start
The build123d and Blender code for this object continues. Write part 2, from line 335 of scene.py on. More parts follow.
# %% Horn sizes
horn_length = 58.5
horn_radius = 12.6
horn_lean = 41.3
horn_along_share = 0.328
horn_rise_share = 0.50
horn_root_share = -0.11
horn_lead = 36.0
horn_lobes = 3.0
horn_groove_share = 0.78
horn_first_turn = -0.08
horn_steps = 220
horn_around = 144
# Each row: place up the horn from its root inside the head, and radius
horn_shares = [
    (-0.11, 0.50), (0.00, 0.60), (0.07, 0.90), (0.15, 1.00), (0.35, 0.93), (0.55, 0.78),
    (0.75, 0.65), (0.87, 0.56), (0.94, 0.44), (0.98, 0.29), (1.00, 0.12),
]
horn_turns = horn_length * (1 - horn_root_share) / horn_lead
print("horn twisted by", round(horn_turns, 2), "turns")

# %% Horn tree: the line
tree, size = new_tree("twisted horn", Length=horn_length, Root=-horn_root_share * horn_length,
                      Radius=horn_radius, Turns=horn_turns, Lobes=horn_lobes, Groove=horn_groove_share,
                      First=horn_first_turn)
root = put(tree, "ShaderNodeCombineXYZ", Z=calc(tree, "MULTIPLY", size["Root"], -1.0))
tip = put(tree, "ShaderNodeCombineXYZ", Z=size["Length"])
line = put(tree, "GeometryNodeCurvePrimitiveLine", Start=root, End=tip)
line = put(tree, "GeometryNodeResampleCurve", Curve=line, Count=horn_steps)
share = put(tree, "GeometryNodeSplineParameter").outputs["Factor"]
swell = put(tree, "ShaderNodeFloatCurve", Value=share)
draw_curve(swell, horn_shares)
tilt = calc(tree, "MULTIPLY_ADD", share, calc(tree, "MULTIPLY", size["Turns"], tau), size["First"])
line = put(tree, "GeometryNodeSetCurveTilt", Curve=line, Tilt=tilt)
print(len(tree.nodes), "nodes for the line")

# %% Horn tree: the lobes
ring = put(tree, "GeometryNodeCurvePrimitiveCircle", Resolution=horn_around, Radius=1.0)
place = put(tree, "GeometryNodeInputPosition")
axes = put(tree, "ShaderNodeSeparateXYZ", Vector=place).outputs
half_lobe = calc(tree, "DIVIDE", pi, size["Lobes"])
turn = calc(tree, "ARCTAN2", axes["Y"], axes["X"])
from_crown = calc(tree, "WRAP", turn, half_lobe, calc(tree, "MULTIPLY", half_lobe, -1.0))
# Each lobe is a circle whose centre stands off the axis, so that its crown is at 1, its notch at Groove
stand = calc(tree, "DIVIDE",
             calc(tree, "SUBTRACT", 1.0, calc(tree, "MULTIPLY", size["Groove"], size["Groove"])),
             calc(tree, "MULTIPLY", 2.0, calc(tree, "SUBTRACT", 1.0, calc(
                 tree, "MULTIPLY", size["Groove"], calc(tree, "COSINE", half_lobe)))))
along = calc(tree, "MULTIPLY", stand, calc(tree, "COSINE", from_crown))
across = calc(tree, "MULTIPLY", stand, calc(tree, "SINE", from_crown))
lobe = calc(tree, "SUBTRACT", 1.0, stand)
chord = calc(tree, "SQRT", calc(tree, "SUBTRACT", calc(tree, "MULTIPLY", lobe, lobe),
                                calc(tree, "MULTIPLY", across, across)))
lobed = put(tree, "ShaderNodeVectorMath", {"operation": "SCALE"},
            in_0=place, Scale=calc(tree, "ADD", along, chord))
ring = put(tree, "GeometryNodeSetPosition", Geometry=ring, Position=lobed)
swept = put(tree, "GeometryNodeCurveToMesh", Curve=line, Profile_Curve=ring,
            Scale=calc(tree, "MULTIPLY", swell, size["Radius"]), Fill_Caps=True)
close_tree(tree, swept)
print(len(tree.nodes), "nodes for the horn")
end
start
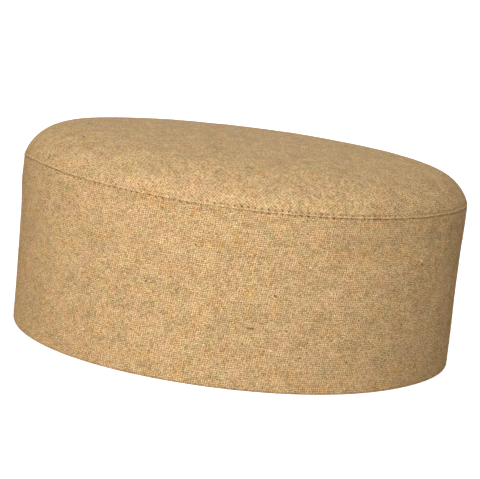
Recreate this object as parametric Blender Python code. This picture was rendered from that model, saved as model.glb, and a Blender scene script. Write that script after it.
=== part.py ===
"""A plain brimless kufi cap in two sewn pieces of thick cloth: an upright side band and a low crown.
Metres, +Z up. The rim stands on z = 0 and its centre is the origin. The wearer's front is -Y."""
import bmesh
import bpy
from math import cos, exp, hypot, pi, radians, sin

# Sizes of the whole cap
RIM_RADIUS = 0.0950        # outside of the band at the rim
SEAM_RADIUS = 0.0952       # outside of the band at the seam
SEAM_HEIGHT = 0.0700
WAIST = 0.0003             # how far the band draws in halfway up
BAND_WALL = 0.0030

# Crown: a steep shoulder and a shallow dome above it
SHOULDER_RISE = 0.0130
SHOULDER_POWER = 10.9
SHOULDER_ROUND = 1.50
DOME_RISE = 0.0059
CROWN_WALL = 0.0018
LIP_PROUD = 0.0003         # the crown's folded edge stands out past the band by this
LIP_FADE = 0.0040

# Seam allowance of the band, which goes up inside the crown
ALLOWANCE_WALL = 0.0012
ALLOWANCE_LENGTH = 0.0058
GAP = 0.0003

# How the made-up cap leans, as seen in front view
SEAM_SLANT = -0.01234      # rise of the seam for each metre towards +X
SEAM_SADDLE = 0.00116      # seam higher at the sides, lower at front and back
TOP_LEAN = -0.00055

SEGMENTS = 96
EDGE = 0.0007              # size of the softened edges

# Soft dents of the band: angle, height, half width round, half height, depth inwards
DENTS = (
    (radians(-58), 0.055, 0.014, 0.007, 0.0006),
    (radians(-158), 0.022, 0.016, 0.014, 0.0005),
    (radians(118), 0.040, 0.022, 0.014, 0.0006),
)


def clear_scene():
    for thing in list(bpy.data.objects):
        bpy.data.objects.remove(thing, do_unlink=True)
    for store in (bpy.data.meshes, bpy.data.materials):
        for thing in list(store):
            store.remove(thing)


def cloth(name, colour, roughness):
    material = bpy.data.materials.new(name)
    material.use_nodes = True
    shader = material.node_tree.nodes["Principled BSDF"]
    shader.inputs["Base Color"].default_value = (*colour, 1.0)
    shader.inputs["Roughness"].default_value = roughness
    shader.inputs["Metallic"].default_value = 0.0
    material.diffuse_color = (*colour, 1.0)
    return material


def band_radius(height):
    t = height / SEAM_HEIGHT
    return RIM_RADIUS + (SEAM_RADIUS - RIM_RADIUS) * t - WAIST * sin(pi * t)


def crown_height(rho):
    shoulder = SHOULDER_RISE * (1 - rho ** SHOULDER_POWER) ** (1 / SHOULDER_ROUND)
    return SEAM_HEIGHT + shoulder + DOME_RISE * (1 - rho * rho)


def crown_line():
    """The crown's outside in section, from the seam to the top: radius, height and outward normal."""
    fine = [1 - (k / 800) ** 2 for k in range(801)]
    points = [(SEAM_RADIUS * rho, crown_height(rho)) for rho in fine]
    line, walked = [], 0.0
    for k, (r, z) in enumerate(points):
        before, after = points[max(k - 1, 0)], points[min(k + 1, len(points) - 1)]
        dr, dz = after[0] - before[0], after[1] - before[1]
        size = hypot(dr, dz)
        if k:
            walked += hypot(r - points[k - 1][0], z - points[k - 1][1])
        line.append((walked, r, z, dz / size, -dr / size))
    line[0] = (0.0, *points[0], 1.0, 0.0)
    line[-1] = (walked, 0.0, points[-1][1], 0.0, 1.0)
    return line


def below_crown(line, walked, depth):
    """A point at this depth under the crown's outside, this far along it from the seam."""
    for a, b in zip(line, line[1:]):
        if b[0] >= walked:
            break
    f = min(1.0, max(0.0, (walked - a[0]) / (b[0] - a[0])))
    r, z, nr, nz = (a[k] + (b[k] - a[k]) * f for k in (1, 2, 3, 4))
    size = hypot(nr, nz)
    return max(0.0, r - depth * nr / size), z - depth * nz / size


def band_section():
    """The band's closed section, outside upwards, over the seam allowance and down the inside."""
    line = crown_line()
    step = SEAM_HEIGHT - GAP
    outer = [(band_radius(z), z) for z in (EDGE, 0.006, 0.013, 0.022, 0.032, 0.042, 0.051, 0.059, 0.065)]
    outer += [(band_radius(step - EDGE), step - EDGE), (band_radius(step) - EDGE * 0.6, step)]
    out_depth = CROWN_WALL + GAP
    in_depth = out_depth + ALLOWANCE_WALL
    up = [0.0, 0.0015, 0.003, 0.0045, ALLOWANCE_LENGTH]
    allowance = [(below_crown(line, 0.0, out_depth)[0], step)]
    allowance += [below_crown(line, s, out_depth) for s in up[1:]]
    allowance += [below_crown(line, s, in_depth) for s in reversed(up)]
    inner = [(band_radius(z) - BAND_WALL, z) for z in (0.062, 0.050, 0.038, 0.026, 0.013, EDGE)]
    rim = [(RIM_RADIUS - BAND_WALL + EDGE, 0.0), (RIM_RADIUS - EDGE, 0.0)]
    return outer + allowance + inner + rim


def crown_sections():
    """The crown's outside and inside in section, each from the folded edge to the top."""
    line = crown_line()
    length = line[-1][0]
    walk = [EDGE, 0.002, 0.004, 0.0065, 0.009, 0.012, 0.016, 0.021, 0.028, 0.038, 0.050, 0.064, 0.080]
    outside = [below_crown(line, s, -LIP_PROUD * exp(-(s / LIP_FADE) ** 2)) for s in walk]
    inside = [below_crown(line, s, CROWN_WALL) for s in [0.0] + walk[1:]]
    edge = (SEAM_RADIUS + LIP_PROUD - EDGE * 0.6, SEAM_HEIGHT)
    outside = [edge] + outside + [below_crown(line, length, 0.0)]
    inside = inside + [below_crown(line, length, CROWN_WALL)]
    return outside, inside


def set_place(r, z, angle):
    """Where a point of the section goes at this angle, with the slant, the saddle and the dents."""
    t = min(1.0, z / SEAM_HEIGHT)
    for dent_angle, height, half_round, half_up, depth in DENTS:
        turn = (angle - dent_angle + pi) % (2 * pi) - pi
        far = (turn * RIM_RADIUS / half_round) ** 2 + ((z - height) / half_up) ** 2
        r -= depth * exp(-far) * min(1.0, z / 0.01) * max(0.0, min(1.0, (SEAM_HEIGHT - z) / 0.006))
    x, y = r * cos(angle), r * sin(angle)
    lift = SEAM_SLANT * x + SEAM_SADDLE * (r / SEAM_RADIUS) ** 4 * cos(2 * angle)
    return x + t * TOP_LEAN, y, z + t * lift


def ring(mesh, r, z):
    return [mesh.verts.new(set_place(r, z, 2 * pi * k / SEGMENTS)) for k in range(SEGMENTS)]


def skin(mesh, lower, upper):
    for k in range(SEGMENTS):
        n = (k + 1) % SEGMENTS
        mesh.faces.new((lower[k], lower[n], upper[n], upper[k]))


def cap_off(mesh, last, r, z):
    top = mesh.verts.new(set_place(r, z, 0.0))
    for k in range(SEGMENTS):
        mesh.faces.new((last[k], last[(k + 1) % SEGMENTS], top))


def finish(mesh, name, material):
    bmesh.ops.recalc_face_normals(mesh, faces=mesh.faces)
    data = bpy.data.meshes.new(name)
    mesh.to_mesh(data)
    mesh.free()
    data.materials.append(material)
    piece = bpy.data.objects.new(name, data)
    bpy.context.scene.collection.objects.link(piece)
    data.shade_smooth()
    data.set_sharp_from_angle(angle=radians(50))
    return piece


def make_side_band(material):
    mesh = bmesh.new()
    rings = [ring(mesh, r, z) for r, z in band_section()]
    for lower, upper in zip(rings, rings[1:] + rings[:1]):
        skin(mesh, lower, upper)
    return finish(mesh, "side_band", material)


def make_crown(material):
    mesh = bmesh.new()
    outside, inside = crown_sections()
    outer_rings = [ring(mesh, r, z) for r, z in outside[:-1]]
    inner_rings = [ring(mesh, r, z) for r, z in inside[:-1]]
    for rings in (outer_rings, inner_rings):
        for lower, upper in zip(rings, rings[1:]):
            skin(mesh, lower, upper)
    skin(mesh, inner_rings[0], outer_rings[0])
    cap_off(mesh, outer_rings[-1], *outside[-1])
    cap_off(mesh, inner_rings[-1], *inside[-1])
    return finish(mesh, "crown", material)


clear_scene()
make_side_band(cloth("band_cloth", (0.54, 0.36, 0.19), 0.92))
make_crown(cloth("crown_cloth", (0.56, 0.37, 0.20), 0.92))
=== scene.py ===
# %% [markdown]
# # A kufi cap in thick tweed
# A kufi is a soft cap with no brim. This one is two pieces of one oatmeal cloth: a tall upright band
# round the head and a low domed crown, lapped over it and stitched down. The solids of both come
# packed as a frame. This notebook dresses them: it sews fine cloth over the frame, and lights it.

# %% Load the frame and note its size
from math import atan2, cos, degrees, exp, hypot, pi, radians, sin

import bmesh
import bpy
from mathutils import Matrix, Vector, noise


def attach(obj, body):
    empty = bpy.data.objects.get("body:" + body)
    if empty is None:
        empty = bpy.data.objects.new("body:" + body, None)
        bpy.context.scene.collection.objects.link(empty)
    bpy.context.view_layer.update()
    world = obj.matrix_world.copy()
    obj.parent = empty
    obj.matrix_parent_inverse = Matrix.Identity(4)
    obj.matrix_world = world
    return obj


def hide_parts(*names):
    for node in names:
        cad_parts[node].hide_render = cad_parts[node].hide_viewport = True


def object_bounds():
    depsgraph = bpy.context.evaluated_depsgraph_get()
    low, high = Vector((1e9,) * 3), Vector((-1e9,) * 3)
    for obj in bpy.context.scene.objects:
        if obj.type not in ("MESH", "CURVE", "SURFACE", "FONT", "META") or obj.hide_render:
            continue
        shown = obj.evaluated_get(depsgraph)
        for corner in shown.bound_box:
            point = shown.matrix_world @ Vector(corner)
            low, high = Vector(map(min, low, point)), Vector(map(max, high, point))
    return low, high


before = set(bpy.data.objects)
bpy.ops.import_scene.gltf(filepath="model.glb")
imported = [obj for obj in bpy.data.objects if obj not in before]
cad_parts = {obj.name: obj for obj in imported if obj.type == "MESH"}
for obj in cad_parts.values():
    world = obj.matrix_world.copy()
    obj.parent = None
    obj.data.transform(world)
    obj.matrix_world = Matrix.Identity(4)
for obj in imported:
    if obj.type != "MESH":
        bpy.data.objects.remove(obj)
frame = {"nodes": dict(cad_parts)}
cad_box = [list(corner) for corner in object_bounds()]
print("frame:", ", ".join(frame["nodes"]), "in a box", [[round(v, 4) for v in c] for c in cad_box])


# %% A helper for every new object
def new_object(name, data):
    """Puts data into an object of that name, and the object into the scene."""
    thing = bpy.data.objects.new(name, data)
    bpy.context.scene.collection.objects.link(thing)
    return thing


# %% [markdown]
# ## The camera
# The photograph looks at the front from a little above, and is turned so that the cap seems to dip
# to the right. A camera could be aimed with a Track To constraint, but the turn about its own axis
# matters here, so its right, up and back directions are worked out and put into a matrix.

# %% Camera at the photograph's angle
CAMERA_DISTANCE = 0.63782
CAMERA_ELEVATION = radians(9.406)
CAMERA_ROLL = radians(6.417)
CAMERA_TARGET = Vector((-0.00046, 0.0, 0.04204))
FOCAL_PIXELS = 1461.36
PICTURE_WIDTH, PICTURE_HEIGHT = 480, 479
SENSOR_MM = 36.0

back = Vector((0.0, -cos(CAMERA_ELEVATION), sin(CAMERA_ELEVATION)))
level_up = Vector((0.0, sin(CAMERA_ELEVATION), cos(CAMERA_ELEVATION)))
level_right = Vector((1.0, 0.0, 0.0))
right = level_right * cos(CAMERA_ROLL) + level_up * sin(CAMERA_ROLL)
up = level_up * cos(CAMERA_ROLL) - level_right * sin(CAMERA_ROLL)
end
> _STATED TASK_:
Write out exactly the lines from the one with "rings = [ring(mesh, r, z) for r, z in band_section()]" through the one with "bpy.context.view_layer.update()", including both, and no others.

> _EXERCISE ANSWER_:
    rings = [ring(mesh, r, z) for r, z in band_section()]
    for lower, upper in zip(rings, rings[1:] + rings[:1]):
        skin(mesh, lower, upper)
    return finish(mesh, "side_band", material)


def make_crown(material):
    mesh = bmesh.new()
    outside, inside = crown_sections()
    outer_rings = [ring(mesh, r, z) for r, z in outside[:-1]]
    inner_rings = [ring(mesh, r, z) for r, z in inside[:-1]]
    for rings in (outer_rings, inner_rings):
        for lower, upper in zip(rings, rings[1:]):
            skin(mesh, lower, upper)
    skin(mesh, inner_rings[0], outer_rings[0])
    cap_off(mesh, outer_rings[-1], *outside[-1])
    cap_off(mesh, inner_rings[-1], *inside[-1])
    return finish(mesh, "crown", material)


clear_scene()
make_side_band(cloth("band_cloth", (0.54, 0.36, 0.19), 0.92))
make_crown(cloth("crown_cloth", (0.56, 0.37, 0.20), 0.92))
=== scene.py ===
# %% [markdown]
# # A kufi cap in thick tweed
# A kufi is a soft cap with no brim. This one is two pieces of one oatmeal cloth: a tall upright band
# round the head and a low domed crown, lapped over it and stitched down. The solids of both come
# packed as a frame. This notebook dresses them: it sews fine cloth over the frame, and lights it.

# %% Load the frame and note its size
from math import atan2, cos, degrees, exp, hypot, pi, radians, sin

import bmesh
import bpy
from mathutils import Matrix, Vector, noise


def attach(obj, body):
    empty = bpy.data.objects.get("body:" + body)
    if empty is None:
        empty = bpy.data.objects.new("body:" + body, None)
        bpy.context.scene.collection.objects.link(empty)
    bpy.context.view_layer.update()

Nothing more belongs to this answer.